I’m not sure I ever acknowledged or processed the natural world until not long before I made this album. Nature is all living things, and there’s nothing scarier and more chaotic than life. How can you ever process something that you can zoom into indefinitely, and always find equally infinite amounts of detail? That’s what life is, intimidatingly complex and impossible to hone.

“I had a really hard time acknowledging myself as a human/animal.”
Even on a personal level, I had a really hard time acknowledging myself as a human/animal, as opposed to a well-oiled machine. Something about evolution of species and determinism that was always a bit alienating, almost like my body could be discordant or independent from me. I’m not sure I feel like a real person now, but this album is definitely an attempt at introducing a bit of the chaos and humanity into my personal universe.
DG: Why did you find solidarity in Eva Hesse’s sculptures while making this album?
I feel very illiterate when it comes to visual arts, it’s not something I ever studied or was very exposed to, but Eva’s work had a visceral impact on me, I think, for its simplicity, but also for its femininity. It was kind of rough and uncalculated, which I found very attractive. It was also different from the minimalism I was so used to seeing and hearing, which were very symmetrical, sharp and defined.
Her sculptures seemed to focus a lot on texture and repetition, which are such interesting ways to explore not only space and time, but also your relationship with them.
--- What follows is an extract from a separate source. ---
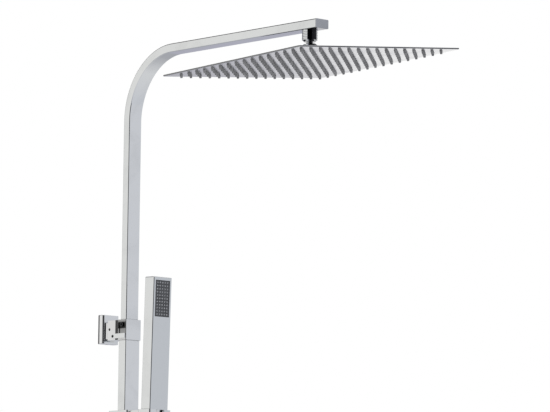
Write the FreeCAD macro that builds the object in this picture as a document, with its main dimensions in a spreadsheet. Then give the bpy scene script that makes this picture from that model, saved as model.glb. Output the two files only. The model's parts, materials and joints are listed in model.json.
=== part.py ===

A strange texture, or a very repetitive work are very effective tools for immersion because they often make you wonder how it would feel to touch something, or how long something is going to last for. It generates a conversation between you and the idea, which is intimate and fascinating.
DG: You’ve mentioned waiting in a state of ‘vigilance’ for the pieces of this album to cohere. That reminded me of Scott Walker talking about waiting for songs to emerge from silence. Trippy interiority churns into drum-fuelled conflict, in ‘I am not’, the third of its nine tracks. What did you have to reject in order to find the sound of this album?
I’m so happy to learn that about Scott Walker! Silence is an enormous part of my life, and I’m very protective over it.
The big thing for me was to learn to reject the idea that I knew who I was or what I sounded like. The majority of the work I did during this period wasn’t used because it was being written for a projection of myself. But I think all that is necessary too, to wear yourself out or to become accustomed to the image you have of yourself, to see it more clearly and spot it when it comes back to the writing. You see writing like this doesn’t stick for long, it doesn’t feel genuine. So sometimes that’d make me frustrated, other times relaxed; in either state, usually something better would come out.

“I’m blessed that death came in the form of a miracle to me.”
‘Headrest’ is a good example of that. It wasn’t in the album till the week before mastering. There was a different song in its place, a good one too. But I intuitively knew that the other song brought the story to a confusing halt right in the middle of the record. And even though musically it fit right in, I had to accept that my intuition knew something I didn’t.
DG: ‘Could Divine’, a song using reverb and backtracking, seems to talk in tongues. It unravels, plummets then finds a point of vulnerable equanimity. It feels like a preparation for the final ascension into “the miracle” of ‘Death’, the last track. How important is it for an artist to confront death, in their work?
Confronting the concept of death seems to be one of those things that feels hugely personal, but is actually so universal. Everyone does it in their own way and in their own time. The only difference is that artists can use it as a subject of work and can choose to make it an aesthetic experience.
In that way, confronting death doesn’t feel so much important as inexorable, a part of life like any other. And I don’t mean to take away the importance of the artist, the provider of language. I believe the more we create about the difficult things that afflict us all, the more elegant we become at defining and communicating them to others, which can only be a step towards sympathy.
Having said that, I’m blessed that death came up in the form of a miracle to me. It made my sadness feel like a natural event, rather than a morally right or wrong experience.
Ana Rita de Melo Alves of Anrimeal was talking to Soma Ghosh, Editor of The Demented Goddess. ‘Could Divine’ is out on Demo & Crossness Records from 20th November 2020.